WHAT YOU ARE ASKED TO DO: Among the lines below, count those with "scene". Give only the number.

DATA BLOCK:
begin

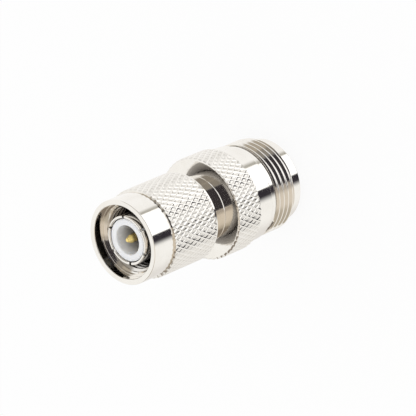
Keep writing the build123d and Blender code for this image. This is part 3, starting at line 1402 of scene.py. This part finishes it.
@dataclass(frozen=True)
class Studio:
    """The room that bright metal mirrors, with the adapter lying on a pale table in it.

    The three vectors are the room's directions in the adapter's frame: up from the table, away
    from the camera along the table, and to the camera's right. Later patches cover earlier ones.
    """

    up: Triple = (0.98896, -0.12568, -0.07531)
    away: Triple = (0.0306, 0.67973, -0.73249)
    right: Triple = (-0.14332, -0.72245, -0.6764)
    plain: Colour = (1.0, 1.0, 1.0)
    wall: Colour = (0.99, 0.985, 0.975)
    patches: tuple[StudioPatch, ...] = (
        StudioPatch((0.97, 0.965, 0.945), (-400, 400), (-100, -4), (1, 1), (1, 5)),
        StudioPatch((0.80, 0.78, 0.755), (-70, 52), (-75, -19), (20, 44), (10, 12)),
        StudioPatch((0.72, 0.645, 0.545), (125, 235), (-100, -3), (50, 40), (1, 1)),
        StudioPatch((0.45, 0.40, 0.345), (150, 215), (-13, -3), (20, 20), (10, 1)),
        StudioPatch((0.46, 0.41, 0.33), (170, 250), (-100, -44), (30, 30), (1, 14)),
        StudioPatch((0.25, 0.21, 0.17), (-155, -97), (-62, -36), (10, 8), (6, 6)),
        StudioPatch((0.27, 0.245, 0.21), (-150, -93), (18, 75), (14, 8), (14, 10)),
        StudioPatch((0.43, 0.38, 0.31), (-122, -73), (41, 80), (6, 2), (6, 5)),
        StudioPatch((0.036, 0.031, 0.035), (168, 213), (-2.6, 68), (8, 8), (1, 10)),
        StudioPatch((0.42, 0.405, 0.36), (51, 75), (10, 75), (14, 2), (4, 8)),
        StudioPatch((1.35, 1.35, 1.35), (60.5, 128), (12, 62), (2.2, 2), (1.4, 2)),
        StudioPatch((0.033, 0.029, 0.036), (50, 130), (-4.8, 13), (3, 3), (13, 1.8)),
    )

    def build(self) -> None:
        """Fills the world, with the room for reflections and plain white for all else."""
        world = bpy.data.worlds.new("studio")
        bpy.context.scene.world = world
        world.use_nodes = True
        sheet = NodeSheet(world.node_tree)
        look = sheet.add("TexCoord").outputs["Generated"]
        axes = self.up, self.away, self.right
        rise, ahead, aside = (sheet.vector_maths("DOT_PRODUCT", look, axis) for axis in axes)
        azimuth = sheet.maths("DEGREES", sheet.maths("ARCTAN2", aside, ahead))
        elevation = sheet.maths("DEGREES", sheet.maths("ARCSINE", rise))
        colour = self.wall
        for patch in self.patches:
            colour = sheet.blend(patch.mask(sheet, azimuth, elevation), colour, patch.colour)
        seen = sheet.blend(sheet.mirrored_ray(), self.plain, colour)
        light = sheet.add("Background", {0: seen, 1: 1.0})
        sheet.add("OutputWorld", {0: light.outputs[0]})


@dataclass(frozen=True)
class Floor:
    """The plain pale floor that the adapter stands on.

    The camera sees it white, with the soft shade that the adapter casts. Reflections pass
    through it to the studio, which has its own pale table.
    """

    radius_m: float = 3.0
    sides: int = 96
    pale: Colour = (0.11, 0.11, 0.11)
    glow: Colour = (1.0, 1.0, 1.0)
    own_light: float = 0.88

    def build(self) -> None:
        """Makes the floor and its material."""
        mesh = bpy.data.meshes.new("floor")
        rim = around(self.radius_m, even_angles(self.sides), 0.0)
        mesh.from_pydata(rim, [], [list(range(self.sides))])
        material, sheet = new_material("pale_floor")
        matt = sheet.add("BsdfDiffuse", {0: opaque(self.pale)})
        glow = sheet.add("Emission", {0: opaque(self.glow), 1: self.own_light})
        pale = sheet.add("AddShader", {0: matt.outputs[0], 1: glow.outputs[0]})
        clear = sheet.add("BsdfTransparent")
        shaders = {0: sheet.mirrored_ray(), 1: pale.outputs[0], 2: clear.outputs[0]}
        sheet.add("OutputMaterial", {0: sheet.add("MixShader", shaders).outputs[0]})
        mesh.materials.append(material)
        placed("floor", mesh)


@dataclass(frozen=True)
class PhotoCamera:
    """The camera at the photograph's viewing angle.

    It looks at the aim point from an azimuth and elevation about the adapter's axis, rolled
    about its own line of sight so that the adapter lies on its side in the picture.
    """

    azimuth: float = 21.2297
    elevation: float = 42.5789
    roll: float = -113.2783
    aim: Triple = (-0.3274, -0.1272, 14.9285)
    distance: float = 648.125
    focal_pixels: float = 4000.0
    picture_pixels: float = 416.0
    sensor_mm: float = 36.0
    clip_m: Span = (0.05, 20.0)

    def build(self) -> None:
        """Makes the camera and puts it in charge of the scene."""
        turn, lift = math.radians(self.azimuth), math.radians(self.elevation)
        back = Vector((
            math.sin(turn) * math.cos(lift), -math.cos(turn) * math.cos(lift), math.sin(lift)
        ))
        right = Vector((math.cos(turn), math.sin(turn), 0.0))
        upright = Matrix((right, back.cross(right), back)).transposed()
        rolled = upright @ Matrix.Rotation(math.radians(self.roll), 3, "Z")
        data = bpy.data.cameras.new("photo_camera")
        data.sensor_width = self.sensor_mm
        data.lens = self.focal_pixels / self.picture_pixels * self.sensor_mm
        data.clip_start, data.clip_end = self.clip_m
        camera = placed("photo_camera", data)
        camera.location = (Vector(self.aim) + back * self.distance) * MM
        camera.rotation_mode = "QUATERNION"
        camera.rotation_quaternion = rolled.to_quaternion()
        bpy.context.scene.camera = camera


PIECES = (
    CouplingNut,
    SocketShell,
    PlugBarrel,
    FingerContact,
    SpringSocket,
    FrontDielectric,
    RearDielectric,
    CentrePin,
    FaceSeal,
    RetainingRing,
)


def main() -> None:
    """Builds the pieces, the studio, the floor and the camera."""
    logging.basicConfig(level=logging.INFO, format="%(name)s: %(message)s")
    bpy.context.scene.view_settings.view_transform = "Standard"
    materials = {slot: finish.made() for slot, finish in FINISHES.items()}
    for kind in PIECES:
        piece = kind().build(materials)
        mesh = piece.data
        LOG.info("%s: %d points, %d faces", piece.name, len(mesh.vertices), len(mesh.polygons))
    Studio().build()
    Floor().build()
    PhotoCamera().build()


if __name__ == "__main__":
    main()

end

OUTPUT BELOW: 5